Saturday, February 20, 2021

The stubbornness of self-image

 Tim Tebow announced his retirement from baseball the other day, and you probably never knew it. 

This is not because you are inattentive. This is because the human radar has only a limited range, and Tebow has been well beyond it for awhile now.

When he retired, see, he did not retire as a major leaguer. He retired as a guy who'd been bouncing around the minor leagues for five years, just like a thousand other guys. And, like a thousand other guys, he had very little to show for it.

His career numbers: 287 games at various levels, and a .223 batting average.

Truth is, he was never a prospect. He only gave baseball a whirl because A) he's a terrific athlete who was a terrific baseball player once upon a time, and B) he'd washed out of professional football at his chosen position. The Mets signed him to a minor-league deal because, what the hell, the price was right and maybe they could stick him in a few spring games with the big club and draw a few more fans.

Which is essentially all that happened.

But enough about baseball. The meat of Tim Tebow's story, and the place where all the what-ifs live, revolve around football. It's an old story, but never did it play out in such a glaring spotlight.

A quarterbacking legend in high school and college, Tebow became a legend of sorts in the NFL not because of his skill set, but because he was a charismatic, fervently Christian man who arrived in the league with great fanfare. The media quickly became obsessed with him, and then became more obsessed with him when he had that brief, magical run with the Denver Broncos.

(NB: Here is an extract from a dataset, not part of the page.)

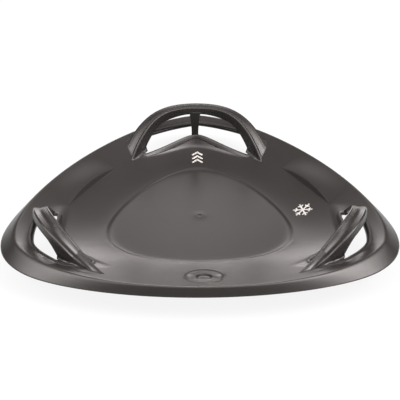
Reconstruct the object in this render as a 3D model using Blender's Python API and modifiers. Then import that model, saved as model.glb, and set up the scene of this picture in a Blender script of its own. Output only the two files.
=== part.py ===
"""Saucer sled: a three-cornered plastic dish with a grip arched over a hand hole at each corner.

Metres, +Z up. The origin is the middle of the seat's floor, on its upper face, and the front corner
points along +Y. Azimuths are measured about +Z from +X, so the corners stand at 90, 210 and 330 degrees.
Every plan outline is a support function: the distance of the tangent line whose normal has azimuth p.
"""
import math

import bmesh
import bpy
import numpy as np
from mathutils import Vector
from mathutils.bvhtree import BVHTree

# Outline terms: mean, then the parts that repeat three, six and nine times round
RIDGE_OUTLINE = (0.3266, 0.0351, -0.0014, 0.0007)
RIDGE_HEIGHT = (0.0589, 0.0026)
SEAT_OUTLINE = (0.1781, 0.0208, -0.0020, 0.0006)
SEAT_HEIGHT = (0.0043, 0.0013)
SEAT_STEP = (0.0085, 0.0045)
RIM_WIDTH = (0.0210, 0.0079, -0.0034)
RIM_DROP = (0.0159, 0.0019)

# Dish
WALL = 0.0030
DISH_CURVE = 1.25
DISH_STATIONS = (0.10, 0.22, 0.36, 0.50, 0.64, 0.78, 0.90, 0.97)
RIM_STATIONS = ((0.16, 0.09), (0.55, 0.50), (1.0, 1.0))
DISH_SEGMENTS = 120
FIT_GAP = 0.0003

# Hand holes
HOLE_LAND = 0.0290
HOLE_CORNER = 0.0060
HOLE_CORNER_STEPS = 5
HOLE_LEDGE = 0.45
CUTTER_REACH = 0.15

# Grips: channel section. Flank points are the distance out from the crest line, the drop below it
# and the share of the skirt's depth. Top points are the share of the width and the height above the
# straight line between the crests.
GRIP_WALL = 0.0028
GRIP_STATIONS = 45
GRIP_DIP = 0.0008
GRIP_TOP = ((0.11, 0.0003), (0.30, -0.5 * GRIP_DIP), (0.50, -GRIP_DIP), (0.70, -0.5 * GRIP_DIP),
            (0.88, 0.0002))
INNER_FLANK = ((-0.0016, 0.0, 1.0), (-0.0010, 0.0, 0.55), (-0.0004, 0.0030, 0.0), (0.0008, 0.0008, 0.0))
OUTER_FLANK = ((-0.0010, 0.0009, 0.0), (0.0005, 0.0034, 0.0), (0.0018, 0.0, 0.55), (0.0026, 0.0, 1.0))
SKIRT_FLOOR = 0.0080
SKIRT_LEAST = 0.0070
SKIRT_LEAN = 0.0010
ARCH_FALL = 0.0228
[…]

Unfortunately, the run lasted only a handful of games. After that, it became more and more apparent that Tebow's skill set did not translate well to pro football. He became an uncommon example of a dirt-common NFL trope: The big-deal college quarterback who turns out to be an ordinary (or worse) pro quarterback.

The lucky ones recognize their limitations and find another niche in the pro game. Oklahoma's masterful Wishbone quarterback from the 1970s, Jack Mildren, wound up playing defensive back in the NFL. Julian Edelman, Tom Brady's go-to possession receiver with the Patriots, was a quarterback at Kent State. Ditto Antwaan Randle-El of the Steelers, who was a dynamic college QB at Indiana but found his place in the NFL as a kick returner and receiver. 

None of them, however, entered the NFL with Tebow's hype. It can be blinding, that hype, and ultimately crippling. And so the great what-if with Tebow is where his path would have led had he not been blinded by the media's obsession with him.

Because, see, Tebow could have played in the NFL. He might even have excelled. But he was never going to excel at quarterback.

You wonder to this day, for example (or at least the Blob does), what would have happened had  Tebow been willing to expand his horizons. At 6-foot-3 and 255 pounds, and gifted with uncommon athleticism for a man that size, he could have been a Julian Edelman as an H-back or a tight end. Wisely deployed, he could have been great in that role.

But he wouldn't hear of it. And it's hard to blame him for that, because he'd been a star quarterback all his life, and all he'd ever heard was he was destined to be a star quarterback in the NFL. Tough to see beyond that, with that spotlight in your eyes.

And so he wound up in an instructional league for the New York Mets instead.

And we will always be left to wonder.